▸ TASK DETAILS:
Repeat the listing in full. Nothing may be added or left out.
◆ ◆ ◆ ◆ ◆
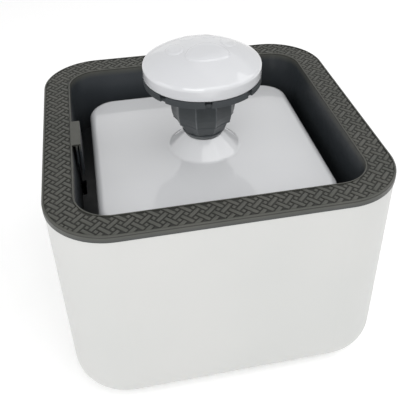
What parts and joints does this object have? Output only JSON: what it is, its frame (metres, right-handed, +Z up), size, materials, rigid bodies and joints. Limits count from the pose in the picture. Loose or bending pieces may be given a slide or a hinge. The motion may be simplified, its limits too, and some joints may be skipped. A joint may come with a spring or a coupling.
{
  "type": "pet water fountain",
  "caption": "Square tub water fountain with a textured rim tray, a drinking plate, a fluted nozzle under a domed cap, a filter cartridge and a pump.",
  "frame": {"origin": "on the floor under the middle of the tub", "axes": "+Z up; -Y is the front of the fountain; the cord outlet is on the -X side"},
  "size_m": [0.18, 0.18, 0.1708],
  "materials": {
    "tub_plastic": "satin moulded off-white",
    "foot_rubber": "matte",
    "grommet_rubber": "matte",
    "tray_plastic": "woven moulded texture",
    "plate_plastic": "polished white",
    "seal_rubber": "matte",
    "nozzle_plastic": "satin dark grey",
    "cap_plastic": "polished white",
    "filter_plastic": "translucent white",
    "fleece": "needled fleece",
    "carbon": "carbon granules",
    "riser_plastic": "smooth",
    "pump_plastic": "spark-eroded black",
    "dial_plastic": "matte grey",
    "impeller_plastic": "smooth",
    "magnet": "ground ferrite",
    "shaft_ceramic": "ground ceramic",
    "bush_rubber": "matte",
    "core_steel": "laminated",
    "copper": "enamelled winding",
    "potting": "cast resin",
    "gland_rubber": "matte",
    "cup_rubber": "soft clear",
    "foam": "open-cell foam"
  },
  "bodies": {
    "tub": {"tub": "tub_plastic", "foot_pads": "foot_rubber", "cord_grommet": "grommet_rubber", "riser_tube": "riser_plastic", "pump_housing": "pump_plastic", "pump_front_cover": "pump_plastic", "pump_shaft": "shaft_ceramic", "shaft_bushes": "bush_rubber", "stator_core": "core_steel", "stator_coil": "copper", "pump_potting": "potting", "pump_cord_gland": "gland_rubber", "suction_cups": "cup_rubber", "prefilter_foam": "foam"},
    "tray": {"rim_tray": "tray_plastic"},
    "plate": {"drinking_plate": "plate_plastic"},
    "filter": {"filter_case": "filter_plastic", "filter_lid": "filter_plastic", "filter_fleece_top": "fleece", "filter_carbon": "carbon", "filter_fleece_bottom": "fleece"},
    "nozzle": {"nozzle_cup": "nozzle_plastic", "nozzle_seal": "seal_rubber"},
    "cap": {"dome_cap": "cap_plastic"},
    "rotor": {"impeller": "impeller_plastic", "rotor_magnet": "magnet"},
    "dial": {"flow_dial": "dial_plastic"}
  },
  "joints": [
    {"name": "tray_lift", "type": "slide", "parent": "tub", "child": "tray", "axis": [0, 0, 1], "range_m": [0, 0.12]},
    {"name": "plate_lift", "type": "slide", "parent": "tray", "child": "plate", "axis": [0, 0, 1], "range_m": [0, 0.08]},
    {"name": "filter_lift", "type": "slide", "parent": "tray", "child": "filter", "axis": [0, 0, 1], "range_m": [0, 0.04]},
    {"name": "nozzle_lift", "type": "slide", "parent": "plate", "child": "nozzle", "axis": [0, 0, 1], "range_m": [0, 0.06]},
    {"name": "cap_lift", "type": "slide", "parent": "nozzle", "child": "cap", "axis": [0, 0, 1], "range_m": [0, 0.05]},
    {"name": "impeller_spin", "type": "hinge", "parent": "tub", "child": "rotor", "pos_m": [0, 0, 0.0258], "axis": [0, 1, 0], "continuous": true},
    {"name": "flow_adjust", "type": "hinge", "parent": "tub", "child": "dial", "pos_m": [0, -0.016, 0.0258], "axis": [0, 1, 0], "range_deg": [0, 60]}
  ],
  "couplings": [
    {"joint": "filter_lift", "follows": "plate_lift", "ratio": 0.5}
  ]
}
◆ ◆ ◆ ◆ ◆
▸ EXERCISE OUTPUT:
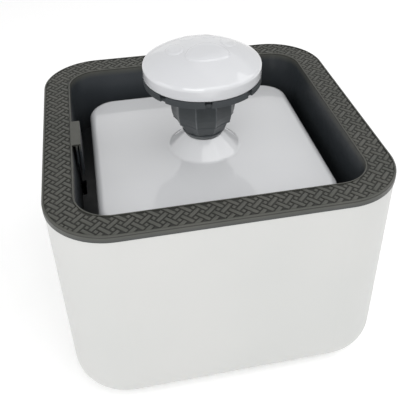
What parts and joints does this object have? Output only JSON: what it is, its frame (metres, right-handed, +Z up), size, materials, rigid bodies and joints. Limits count from the pose in the picture. Loose or bending pieces may be given a slide or a hinge. The motion may be simplified, its limits too, and some joints may be skipped. A joint may come with a spring or a coupling.
{
  "type": "pet water fountain",
  "caption": "Square tub water fountain with a textured rim tray, a drinking plate, a fluted nozzle under a domed cap, a filter cartridge and a pump.",
  "frame": {"origin": "on the floor under the middle of the tub", "axes": "+Z up; -Y is the front of the fountain; the cord outlet is on the -X side"},
  "size_m": [0.18, 0.18, 0.1708],
  "materials": {
    "tub_plastic": "satin moulded off-white",
    "foot_rubber": "matte",
    "grommet_rubber": "matte",
    "tray_plastic": "woven moulded texture",
    "plate_plastic": "polished white",
    "seal_rubber": "matte",
    "nozzle_plastic": "satin dark grey",
    "cap_plastic": "polished white",
    "filter_plastic": "translucent white",
    "fleece": "needled fleece",
    "carbon": "carbon granules",
    "riser_plastic": "smooth",
    "pump_plastic": "spark-eroded black",
    "dial_plastic": "matte grey",
    "impeller_plastic": "smooth",
    "magnet": "ground ferrite",
    "shaft_ceramic": "ground ceramic",
    "bush_rubber": "matte",
    "core_steel": "laminated",
    "copper": "enamelled winding",
    "potting": "cast resin",
    "gland_rubber": "matte",
    "cup_rubber": "soft clear",
    "foam": "open-cell foam"
  },
  "bodies": {
    "tub": {"tub": "tub_plastic", "foot_pads": "foot_rubber", "cord_grommet": "grommet_rubber", "riser_tube": "riser_plastic", "pump_housing": "pump_plastic", "pump_front_cover": "pump_plastic", "pump_shaft": "shaft_ceramic", "shaft_bushes": "bush_rubber", "stator_core": "core_steel", "stator_coil": "copper", "pump_potting": "potting", "pump_cord_gland": "gland_rubber", "suction_cups": "cup_rubber", "prefilter_foam": "foam"},
    "tray": {"rim_tray": "tray_plastic"},
    "plate": {"drinking_plate": "plate_plastic"},
    "filter": {"filter_case": "filter_plastic", "filter_lid": "filter_plastic", "filter_fleece_top": "fleece", "filter_carbon": "carbon", "filter_fleece_bottom": "fleece"},
    "nozzle": {"nozzle_cup": "nozzle_plastic", "nozzle_seal": "seal_rubber"},
    "cap": {"dome_cap": "cap_plastic"},
    "rotor": {"impeller": "impeller_plastic", "rotor_magnet": "magnet"},
    "dial": {"flow_dial": "dial_plastic"}
  },
  "joints": [
    {"name": "tray_lift", "type": "slide", "parent": "tub", "child": "tray", "axis": [0, 0, 1], "range_m": [0, 0.12]},
    {"name": "plate_lift", "type": "slide", "parent": "tray", "child": "plate", "axis": [0, 0, 1], "range_m": [0, 0.08]},
    {"name": "filter_lift", "type": "slide", "parent": "tray", "child": "filter", "axis": [0, 0, 1], "range_m": [0, 0.04]},
    {"name": "nozzle_lift", "type": "slide", "parent": "plate", "child": "nozzle", "axis": [0, 0, 1], "range_m": [0, 0.06]},
    {"name": "cap_lift", "type": "slide", "parent": "nozzle", "child": "cap", "axis": [0, 0, 1], "range_m": [0, 0.05]},
    {"name": "impeller_spin", "type": "hinge", "parent": "tub", "child": "rotor", "pos_m": [0, 0, 0.0258], "axis": [0, 1, 0], "continuous": true},
    {"name": "flow_adjust", "type": "hinge", "parent": "tub", "child": "dial", "pos_m": [0, -0.016, 0.0258], "axis": [0, 1, 0], "range_deg": [0, 60]}
  ],
  "couplings": [
    {"joint": "filter_lift", "follows": "plate_lift", "ratio": 0.5}
  ]
}